This steered me in the direction of a race condition.
I was never able to trigger the race condition when all the servers active in the load balancer were identical. But as soon as I put the slower servers in the load balancer configuration, I was able to hit the race condition.
After staring at Mercurial's code for a while and adding debug statements in a number of places, the client was seeing a snapshot of the repository that shouldn't have been possible.
I poked around in the load balancer configs and found the settings related to HTTP/1.1 Keep-Alive. There are 2 settings that were relevant:
1) keepalive: Whether or not the pool should maintain HTTP keepalive connections to the nodes.
2) keepalive!non_idempotent: Whether or not the pool should maintain HTTP keepalive connections to the nodes for non-idempotent requests.
keepalive was enabled. keepalive!non_idempotent was not.
What this meant was that HTTP GET and HEAD requests (the "idempotent" methods as defined by the HTTP spec) resulted in HTTP keepalive connections between the load balancer and node running Mercurial.

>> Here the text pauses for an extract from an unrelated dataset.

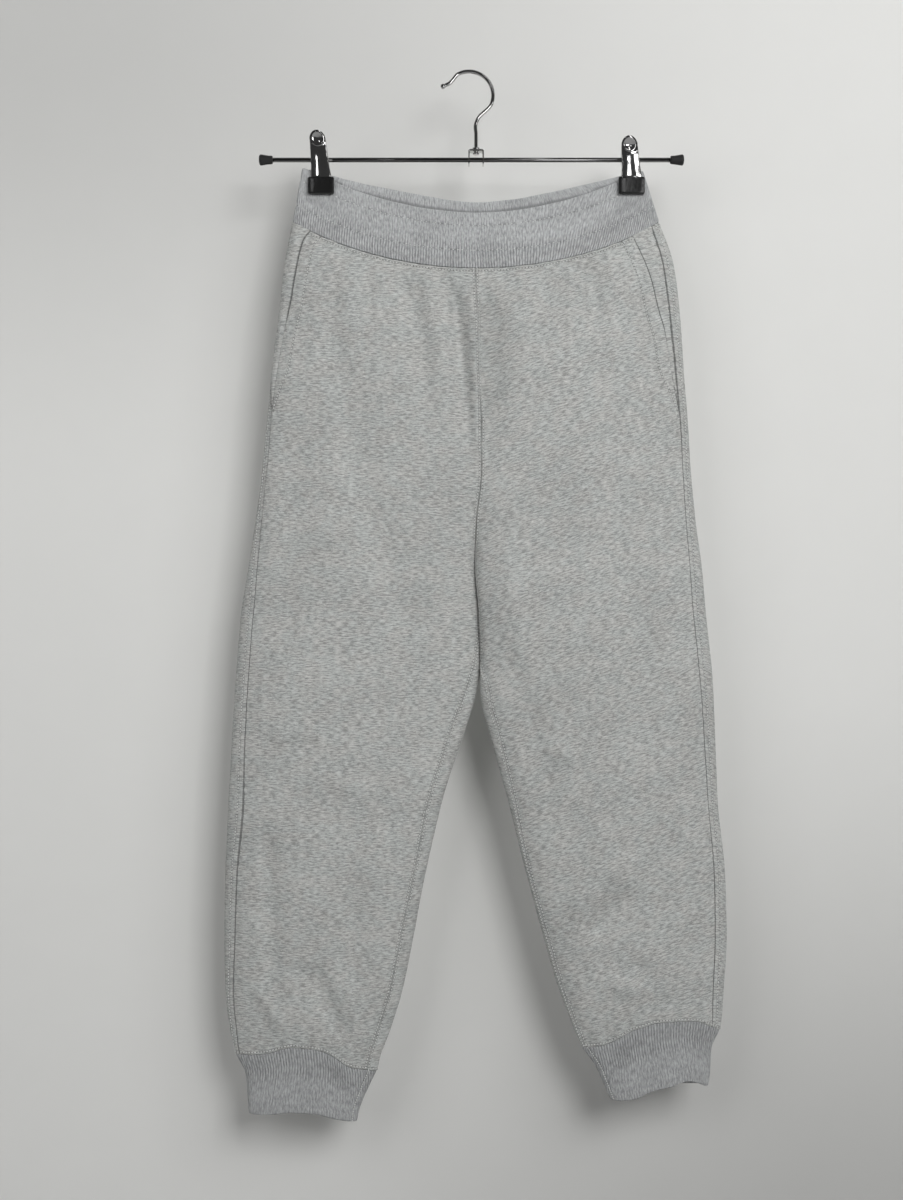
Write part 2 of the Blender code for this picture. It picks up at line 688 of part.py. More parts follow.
def bracket(material, parent, rod_cutter, stem_cutter):
    """A strip bent into an upside-down U that the rod passes through."""
    half = BRACKET_WIDTH / 2
    outline = (
        (-half, BRACKET_BOTTOM), (-half, BRACKET_TOP), (half, BRACKET_TOP), (half, BRACKET_BOTTOM),
        (half - SHEET, BRACKET_BOTTOM), (half - SHEET, BRACKET_TOP - SHEET),
        (SHEET - half, BRACKET_TOP - SHEET), (SHEET - half, BRACKET_BOTTOM),
    )
    bm = bmesh.new()
    loops = []
    for y in (-BRACKET_DEPTH / 2, BRACKET_DEPTH / 2):
        loops.append([bm.verts.new(Vector((STEM_X + x, y, z)) * MM) for x, z in outline])
    for n in range(len(outline)):
        m = (n + 1) % len(outline)
        bm.faces.new((loops[0][n], loops[0][m], loops[1][m], loops[1][n]))
    for loop in loops:
        bm.faces.new((loop[0], loop[1], loop[6], loop[7]))
        bm.faces.new((loop[1], loop[2], loop[5], loop[6]))
        bm.faces.new((loop[2], loop[3], loop[4], loop[5]))
    thing = finish("hook_bracket", bm, material, parent)
    cut(thing, rod_cutter)
    cut(thing, stem_cutter)


def clip_middle(clip, z):
    """X of the clip's middle: straight above the jaws, then leaning to the lever's top."""
    _, jaw_x, lever_x, lever_top = clip
    return blend(jaw_x, lever_x, max(0.0, (z - LEAN_FROM) / (lever_top - LEAN_FROM)))


def plate(name, clip, face, material, parent, rod_cutter):
    """One stamped clip plate: rounded lever, ears round the rod, and a flat jaw."""
    lever_top = clip[3]
    narrower = EAR_INSET if face > 0 else 0.0
    rows = []
    for drop in LEVER_DROPS:
        rise = min(drop, LEVER_RADIUS)
        width = sqrt(LEVER_RADIUS ** 2 - (LEVER_RADIUS - rise) ** 2)
        z = lever_top - drop
        stand = blend(LEVER_STAND, PLATE_ROWS[0][2], drop / (lever_top - PLATE_ROWS[0][0]))
        rows.append((z, min(width, PLATE_HALF_WIDTH), stand, LEVER_FLANGE))
    rows += [(z, share * PLATE_HALF_WIDTH, stand, flange) for z, share, stand, flange in PLATE_ROWS]
    outer, inner = [], []
    for z, half_width, stand, flange in rows:
        lean = clip_middle(clip, z)
        half = half_width - narrower
        crown = CROWN * ramp(SLEEVE_TOP, SLEEVE_TOP + CROWN_RISE, z)
        section = ((-1, -flange), (-1, 0), (-0.5, crown), (0.5, crown), (1, 0), (1, -flange))
        outer.append([(lean + half * s, face * (stand + rise), z) for s, rise in section])
        inside = []
        for s, rise in section:
            narrowed = half - PLATE if abs(s) == 1 else half
            sunk = rise if rise == -flange else max(-flange, rise - PLATE)
            inside.append((lean + narrowed * s, face * (stand + sunk), z))
        inner.append(inside)
    thing = shell(name, outer, inner, False, material, parent)
    cut(thing, rod_cutter)


def sleeve(name, clip, face, material, parent):
    """A soft sleeve over the jaw, with a slot that the plate's jaw fills."""
    jaw_x = clip[1]
    size = (SLEEVE_WIDTH, SLEEVE_OUTER - SLEEVE_INNER, SLEEVE_TOP - SLEEVE_BOTTOM)
    thing = box(name, size, material, parent, rounding=SLEEVE_ROUNDING)
    middle = ((SLEEVE_INNER + SLEEVE_OUTER) / 2) * face
    thing.location = Vector((jaw_x, middle, (SLEEVE_TOP + SLEEVE_BOTTOM) / 2)) * MM
    slot_size = (SLOT_WIDTH, SLOT_DEPTH, 2 * (SLEEVE_TOP - JAW_BOTTOM + FIT))
    slot = box(f"{name}_slot", slot_size, material, parent)
    slot.location = Vector((jaw_x, face * SLOT_MIDDLE, SLEEVE_TOP)) * MM
    make_guide(slot)
    cut(thing, slot)


def hanger(chrome, rubber, vinyl, parent):
    rod_length = ROD_END["right"] + ROD_END["left"]
    rod_middle = (ROD_END["left"] - ROD_END["right"]) / 2
    along_x = (0, pi / 2, 0)
    rod = cylinder("hanger_rod", ROD_RADIUS, rod_length, chrome, parent)
    rod.location = Vector((rod_middle, 0, ROD_HEIGHT)) * MM
    rod.rotation_euler = along_x
    rod_cutter = cylinder("rod_cutter", ROD_RADIUS + FIT, rod_length, chrome, parent)
    rod_cutter.location = rod.location
    rod_cutter.rotation_euler = along_x
    stem_cutter = cylinder("stem_cutter", HOOK_RADIUS + FIT, STEM_HOLE_LENGTH, chrome, parent)
    stem_cutter.location = Vector((STEM_X, 0, BRACKET_TOP)) * MM
    make_guide(rod_cutter)
    make_guide(stem_cutter)
    for side, sign in (("right", -1), ("left", 1)):
        tip = turned(f"rod_tip_{side}", TIP_PROFILE, rubber, parent)
        tip.location = Vector((sign * (ROD_END[side] + FIT + 1.0), 0, ROD_HEIGHT)) * MM
        tip.rotation_euler = (0, sign * pi / 2, 0)
    hook(chrome, parent)
    ferrule_profile = (
        (HOOK_RADIUS + FIT, 0),
        (FERRULE_RADIUS, 0),
        (FERRULE_RADIUS, FERRULE_HEIGHT - FERRULE_EDGE),
        (FERRULE_RADIUS - FERRULE_EDGE, FERRULE_HEIGHT),
        (HOOK_RADIUS + FIT, FERRULE_HEIGHT),
    )
    ferrule = turned("hook_ferrule", ferrule_profile, chrome, parent, ring=True)
    ferrule.location = Vector((STEM_X, 0, BRACKET_TOP + FIT)) * MM
    bracket(chrome, parent, rod_cutter, stem_cutter)
    for clip in CLIPS:
        side = clip[0]
        for face, word in ((-1, "front"), (1, "back")):
            plate(f"clip_{side}_{word}_jaw", clip, face, chrome, parent, rod_cutter)
            sleeve(f"clip_{side}_{word}_sleeve", clip, face, vinyl, parent)
        inside = ROD_RADIUS + FIT
        spring_profile = (
            (inside, -SPRING_HALF_LENGTH), (SPRING_RADIUS, -SPRING_HALF_LENGTH),
            (SPRING_RADIUS, SPRING_HALF_LENGTH), (inside, SPRING_HALF_LENGTH),
        )
        spring = turned(f"clip_{side}_spring", spring_profile, chrome, parent, ring=True)
        spring.location = Vector((clip_middle(clip, ROD_HEIGHT), 0, ROD_HEIGHT)) * MM
        spring.rotation_euler = along_x


# ---- build ---------------------------------------------------------------------------------
def build():
    for thing in list(bpy.data.objects):
        bpy.data.objects.remove(thing)
    groups = {}
    for name in ("garment", "hanger"):
        groups[name] = bpy.data.objects.new(f"{name}_group", None)
        bpy.context.scene.collection.objects.link(groups[name])
    fleece = finished_material("heather_fleece", (0.44, 0.45, 0.44), 0.95)
    rib = finished_material("heather_rib_knit", (0.37, 0.39, 0.40), 0.95)
    chrome = finished_material("chrome", (0.80, 0.80, 0.80), 0.08, 1.0)
    rubber = finished_material("black_rubber", (0.015, 0.015, 0.016), 0.6)
    vinyl = finished_material("black_vinyl", (0.010, 0.010, 0.011), 0.2)
    legs = {
        "right": Leg("right", -1, RIGHT_LEG, RIGHT_OPENING, RIGHT_CUFF_LINES, RIGHT_CUFF_SIDES),
        "left": Leg("left", 1, LEFT_LEG, LEFT_OPENING, LEFT_CUFF_LINES, LEFT_CUFF_SIDES),
    }
    for leg in legs.values():
        panel("front", leg, front_turns, fleece, groups["garment"])
        panel("back", leg, back_turns, fleece, groups["garment"])
        pocket_facing(leg, fleece, groups["garment"])
        cuff(leg, rib, groups["garment"])
    waistband(legs, rib, groups["garment"])
    hanger(chrome, rubber, vinyl, groups["hanger"])


build()
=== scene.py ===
# %% [markdown]
# # Jogger sweatpants on a clip hanger
#
# This lesson dresses a packed construction model of grey heather sweatpants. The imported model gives
# every piece's real place and size. Here each piece of cloth becomes a thin shell with creases, real
# ribs and stitches, and each piece of the hanger becomes polished metal, rubber or vinyl.
# The first cell loads the model.

from math import cos, hypot, pi, radians, sin, sqrt

import bpy
import numpy as np
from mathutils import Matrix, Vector


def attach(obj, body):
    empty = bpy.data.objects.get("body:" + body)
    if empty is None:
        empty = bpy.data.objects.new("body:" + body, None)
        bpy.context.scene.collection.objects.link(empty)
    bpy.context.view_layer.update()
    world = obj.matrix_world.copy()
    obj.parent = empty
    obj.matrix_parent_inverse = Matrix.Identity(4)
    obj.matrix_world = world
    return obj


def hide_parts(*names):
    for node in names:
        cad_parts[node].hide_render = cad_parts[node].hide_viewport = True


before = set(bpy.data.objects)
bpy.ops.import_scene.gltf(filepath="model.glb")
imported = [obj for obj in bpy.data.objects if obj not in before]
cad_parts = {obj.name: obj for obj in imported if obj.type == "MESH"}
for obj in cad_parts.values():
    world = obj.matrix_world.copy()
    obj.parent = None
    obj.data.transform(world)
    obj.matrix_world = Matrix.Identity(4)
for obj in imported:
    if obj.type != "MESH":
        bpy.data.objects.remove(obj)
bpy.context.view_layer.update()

# %% [markdown]
# ## Sizes
#
# The cloth's form is worked out from a few short tables, the same ones as in the construction, so
# the shells lie exactly on its solids. Everything here is in millimetres, because a maker cuts cloth
# in millimetres. The meshes are turned into metres when they are made.

# %% Driving sizes
MM = 0.001
MIDDLE = 7.0                # the garment's middle line, in X from the hook
CLOTH = 2.0
RIB = 3.0
SEAM_HALF_GAP = 0.05
LEG_HALF_GAP = 0.75
LEG_OVERLAP = 2.0
ROUNDNESS = 0.87            # how full a section is between an ellipse and a rounded box
CROTCH = -470.0
PARTING_EASE = 110.0
SEAM_FADE = 35.0
PARTING_REACH = 0.45
FRONT_SEAM_MIDDLE = -199.0
BACK_SEAM_MIDDLE = -189.0
SEAM_SIDE = -149.0
BACK_RISE_FADE = 0.3
FACING_FOOT = -352.0
FACING_UNDERLAP = 13.0
FACING_STEP = 3.4
FACING_RISE = 7.0
OPENING_FOOT = -345.0
OVERLAP_SHIFT = 5.0
OVERLAP_TOP = -430.0
OVERLAP_MIDDLE = -560.0
OVERLAP_FOOT = -720.0
LEAST_ROLL = 0.05
HALVINGS = 40
PROBE = 0.002

LEG_COLUMNS = ("z", "outer", "inner", "outseam", "inseam", "depth")
RIGHT_LEG = (
    (-145, 183, 1, 1, 0, 19),
    (-195, 193, 1, 1, 0, 23),
    (-250, 199, -1, 1, 0, 25),
    (-300, 206, -3, 2, 0, 25),
    (-345, 210, -5, 6, 0, 25),
    (-400, 215, -5, 6, 0, 24),
    (-450, 222, 0, 8, 0, 24),
    (-490, 228, 1, 10, 0, 23),
    (-540, 236, -3, 14, 0, 23),
    (-590, 240, -5, 14, 7, 22),
    (-620, 242, 0, 14, 12, 22),
    (-660, 244, 11, 14, 15, 21),
    (-730, 247, 33, 15, 14, 20),
    (-800, 250, 49, 12, 12, 19),
    (-860, 251, 61, 11, 13, 18),
    (-915, 250, 72, 8, 13, 17),
    (-955, 246, 84, 7, 13, 15),
    (-985, 239, 95, 4, 11, 13),
    (-1000, 233, 99, 4, 10, 12),
)
LEFT_LEG = (
    (-145, 182, -1, 10, 0, 19),
    (-195, 198, -1, 11, 0, 23),
    (-250, 204, 1, 10, 0, 25),
    (-300, 207, 3, 8, 0, 25),
    (-345, 211, 5, 8, 0, 25),
    (-400, 215, 5, 9, 0, 24),
    (-450, 220, 0, 11, 0, 24),
    (-490, 225, -1, 13, 0, 23),
    (-540, 229, 3, 14, 0, 23),
    (-590, 234, 5, 14, 0, 22),
    (-620, 236, 5, 13, 8, 22),
    (-660, 238, 13, 12, 9, 21),
    (-730, 242, 32, 11, 6, 20),
    (-800, 249, 49, 12, 4, 19),
    (-860, 251, 66, 13, 4, 18),
    (-915, 248, 82, 12, 4, 17),
    (-955, 244, 97, 9, 4, 14),
    (-985, 236, 109, 8, 4, 12),
)
OPENING_COLUMNS = ("z", "edge")
RIGHT_OPENING = (
    (-150, 156),
    (-170, 172),
    (-205, 180),
    (-230, 184),
    (-260, 191),
    (-300, 198),
    (-345, 204),
)
LEFT_OPENING = (
    (-150, 146),
    (-180, 163),
    (-205, 173),
    (-240, 182),
    (-260, 188),
    (-300, 195),
    (-345, 203),
)
CUFF_LINE_COLUMNS = ("across", "seam", "hem", "back_hem")
RIGHT_CUFF_LINES = (
    (0.0, -997, -1047, -1046),
    (0.2, -991, -1042, -1042),
    (0.4, -975, -1037, -1038),
    (0.6, -971, -1036, -1037),
    (0.8, -978, -1039, -1038),
    (1.0, -980, -1040, -1040),
)
LEFT_CUFF_LINES = (
    (0.0, -974, -1026, -1026),
    (0.2, -968, -1024, -1023),
    (0.4, -954, -1016, -1017),
    (0.6, -946, -1011, -1013),
    (0.8, -945, -1006, -1012),
    (1.0, -956, -1012, -1012),
)
CUFF_SIDE_COLUMNS = ("down", "outer", "inner", "depth")
RIGHT_CUFF_SIDES = (
    (0.0, 240, 98, 13),
    (0.35, 230, 107, 12),
    (0.8, 228, 117, 12),
    (1.0, 227, 119, 12),
)
LEFT_CUFF_SIDES = (
    (0.0, 243, 105, 13),
    (0.35, 235, 119, 12),
    (0.8, 234, 130, 12),
    (1.0, 232, 135, 12),
)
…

However, other HTTP methods (notably POST) would kill the persistent HTTP connection.
We have our Mercurial servers configured to use HTTP POST for wire protocol communication.
Mercurial clients do establish a persistent keepalive HTTP connection to the server and attempt to issue all HTTP requests against that single connection. And from the perspective of the clients, this was working: the TCP connection between the Mercurial client and the load balancer was persisted and reused.
However, as soon as an HTTP POST was issued, the load balancer killed the connection between it and the hgweb server. The next HTTP POST from the Mercurial client resulted in a *new* HTTP connection being established between the load balancer and a *random* hgweb server.
So essentially what was happening was the Mercurial client issued a POST to ask for data. That request was serviced fine. The next POST had a >50% chance of hitting a *different* hgweb server. And if the subsequent request hit a different server that wasn't exactly in sync with the original server/request, then the server would advertise inconsistent data. This confused the Mercurial client in such a way that it promoted a bunch of changesets from draft to public.
Why exactly the Mercurial client reacted in this way, I'm not sure. I suspect it has something to do with seeing data for a node that it doesn't know about or not seeing data for a node it should be receiving data for. I never made it that far down the rabbit hole.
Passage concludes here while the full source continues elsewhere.